On the other hand, and I really mean this sincerely, a very important part of the advancement of women and the gains that women have made over the past decades has been the role played by enlightened men. A lot of men really do get it. They get it when they see their daughters, whom they may consider clever and able, start encountering barriers. They see it with people they work with. And even thinking to a prime minister appointing women to cabinet… at one level it may be good politics. But on another level, as you do it and as you work with capable women, you develop a much stronger confidence. Most women who have accomplished a lot can point to men who they’ve worked with who have been willing to share their power, to use their power to advance them and to give them an opportunity.

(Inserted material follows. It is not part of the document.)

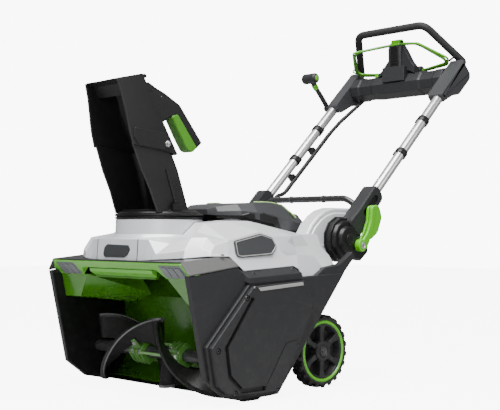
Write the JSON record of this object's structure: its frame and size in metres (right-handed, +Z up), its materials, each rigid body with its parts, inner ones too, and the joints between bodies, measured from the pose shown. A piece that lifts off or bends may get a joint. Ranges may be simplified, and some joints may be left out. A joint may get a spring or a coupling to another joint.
{
  "type": "snow blower",
  "caption": "Single-stage cordless snow blower: paddle auger housing on wheels, turning chute with tilting deflector, folding tube handle with start bail, hinged battery lid.",
  "frame": {"origin": "on the ground at the middle of the machine, below and just ahead of the handle pivots", "axes": "+X to the belt-cover side, -Y ahead through the auger mouth, +Y towards the handle, +Z up"},
  "size_m": [0.592, 1.2652, 1.0639],
  "materials": {
    "green_housing": "semi-gloss moulded green",
    "bright_green": "satin bright green",
    "dark_grey": "fine-textured dark grey",
    "black_plastic": "satin black",
    "silver_shell": "metallic silver grey",
    "steel": "zinc-plated",
    "battery_case": "textured",
    "lamp_reflector": "satin grey bezel",
    "lamp_lens": "clear lit lens",
    "badge": "plain dark badge",
    "cast_metal": "cast",
    "belt_rubber": "ribbed belt",
    "board": "circuit board",
    "black_steel": "black powder coat",
    "chute_grey": "fine-textured charcoal",
    "grip_green": "soft-touch green",
    "paddle_rubber": "moulded rubber",
    "green_steel": "green powder coat",
    "tyre": "lugged rubber",
    "lid_grey": "satin dark grey",
    "lid_window": "translucent pale green",
    "tube_silver": "satin anodised",
    "grip_foam": "foam grip",
    "cable_black": "cable sheath",
    "lime_green": "bright lime",
    "bail_green": "green coated wire",
    "lever_grey": "dark grey"
  },
  "bodies": {
    "housing": {"auger_drum": "green_housing", "front_bezel": "bright_green", "left_side_plate": "dark_grey", "right_side_plate": "dark_grey", "belt_cover": "dark_grey", "scraper_bar": "black_plastic", "skid_shoes": "black_plastic", "front_deck": "dark_grey", "top_shroud": "silver_shell", "rear_frame": "dark_grey", "axle": "steel", "battery_bay": "black_plastic", "battery_packs": "battery_case", "headlight_housings": "lamp_reflector", "headlight_lenses": "lamp_lens", "chute_base_ring": "black_plastic", "badges": "badge", "motor": "cast_metal", "drive_belt": "belt_rubber", "idler_arm": "steel", "auger_bearings": "steel", "control_board": "board", "cover_screws": "black_steel", "pivot_hubs": "dark_grey"},
    "idler": {"idler_wheel": "steel"},
    "chute": {"chute_ring": "black_plastic", "lower_chute": "chute_grey"},
    "deflector": {"deflector": "chute_grey", "deflector_arm": "chute_grey", "deflector_grip": "grip_green"},
    "auger": {"auger_shaft": "black_steel", "auger_paddles": "paddle_rubber", "auger_brackets": "green_steel", "auger_bolts": "steel", "auger_pulley": "cast_metal"},
    "motor_rotor": {"motor_pulley": "cast_metal"},
    "left_wheel": {"left_tyre": "tyre", "left_rim": "dark_grey", "left_rim_ring": "bright_green"},
    "right_wheel": {"right_tyre": "tyre", "right_rim": "dark_grey", "right_rim_ring": "bright_green"},
    "lid": {"battery_lid": "lid_grey", "lid_window": "lid_window"},
    "handle": {"left_bracket": "dark_grey", "right_bracket": "dark_grey", "crossbar": "black_steel", "left_tube": "tube_silver", "right_tube": "tube_silver", "tube_clips": "black_plastic", "console": "dark_grey", "console_caps": "dark_grey", "grip_loop": "grip_foam", "conduit": "black_plastic", "control_cable": "cable_black"},
    "left_lever": {"left_cam_lever": "lime_green"},
    "right_lever": {"right_cam_lever": "lime_green"},
    "bail": {"bail": "bail_green"},
    "button": {"start_button": "lime_green"},
    "chute_control": {"chute_lever": "lever_grey"}
  },
  "joints": [
    {"name": "handle_fold", "type": "hinge", "parent": "housing", "child": "handle", "pos_m": [0, 0.025, 0.384], "axis": [1, 0, 0], "range_deg": [-8, 85]},
    {"name": "left_lever_swing", "type": "hinge", "parent": "handle", "child": "left_lever", "pos_m": [-0.239, 0.062, 0.368], "axis": [-1, 0, 0], "range_deg": [0, 100]},
    {"name": "right_lever_swing", "type": "hinge", "parent": "handle", "child": "right_lever", "pos_m": [0.239, 0.062, 0.368], "axis": [-1, 0, 0], "range_deg": [0, 100]},
    {"name": "bail_pull", "type": "hinge", "parent": "handle", "child": "bail", "pos_m": [0, 0.582, 0.925], "axis": [-1, 0, 0], "range_deg": [0, 22], "stiffness_Nm_per_rad": 1.2, "springref_deg": -8.59},
    {"name": "start_press", "type": "slide", "parent": "handle", "child": "button", "axis": [0, 0, -1], "range_m": [0, 0.004], "stiffness_N_per_m": 400, "springref_m": -0.002},
    {"name": "chute_turn", "type": "hinge", "parent": "housing", "child": "chute", "pos_m": [0, -0.445, 0.44], "axis": [0, 0, 1], "range_deg": [-90, 90]},
    {"name": "chute_lever_tilt", "type": "hinge", "parent": "handle", "child": "chute_control", "pos_m": [-0.243, 0.47971, 0.82005], "axis": [0, 0.7218, 0.6921], "range_deg": [-18.01, 18.01]},
    {"name": "deflector_tilt", "type": "hinge", "parent": "chute", "child": "deflector", "pos_m": [0, -0.487, 0.618], "axis": [1, 0, 0], "range_deg": [0, 25]},
    {"name": "auger_spin", "type": "hinge", "parent": "housing", "child": "auger", "pos_m": [0, -0.433, 0.094], "axis": [1, 0, 0], "continuous": true},
    {"name": "motor_spin", "type": "hinge", "parent": "housing", "child": "motor_rotor", "pos_m": [0.28, -0.272, 0.208], "axis": [1, 0, 0], "continuous": true},
    {"name": "idler_spin", "type": "hinge", "parent": "housing", "child": "idler", "pos_m": [0.285, -0.30649, 0.1109], "axis": [1, 0, 0], "continuous": true},
    {"name": "left_wheel_spin", "type": "hinge", "parent": "housing", "child": "left_wheel", "pos_m": [-0.24, -0.105, 0.095], "axis": [1, 0, 0], "continuous": true},
    {"name": "right_wheel_spin", "type": "hinge", "parent": "housing", "child": "right_wheel", "pos_m": [0.24, -0.105, 0.095], "axis": [1, 0, 0], "continuous": true},
    {"name": "lid_open", "type": "hinge", "parent": "housing", "child": "lid", "pos_m": [0, -0.036, 0.436], "axis": [1, 0, 0], "range_deg": [-70, 0]}
  ],
  "couplings": [
    {"joint": "motor_spin", "follows": "auger_spin", "ratio": 3},
    {"joint": "idler_spin", "follows": "auger_spin", "ratio": -4},
    {"joint": "chute_lever_tilt", "follows": "chute_turn", "ratio": 0.2}
  ]
}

By doing that, by increasing the number of women who have been able to gain stature, it allows these women to help other women. At a time, when women were only admitted on sufferance, and only when they were seen as individual exceptions, it was hard for women to help other women. If you have tokenism, then women are all competing with one another. I think you have a much greater solidarity among women now. As we really make these gains, it allows women the opportunity to share their individual gains with others and to encourage them.
I always say it’s not men against women. It’s men and women who get it, working together to persuade men and women who don’t.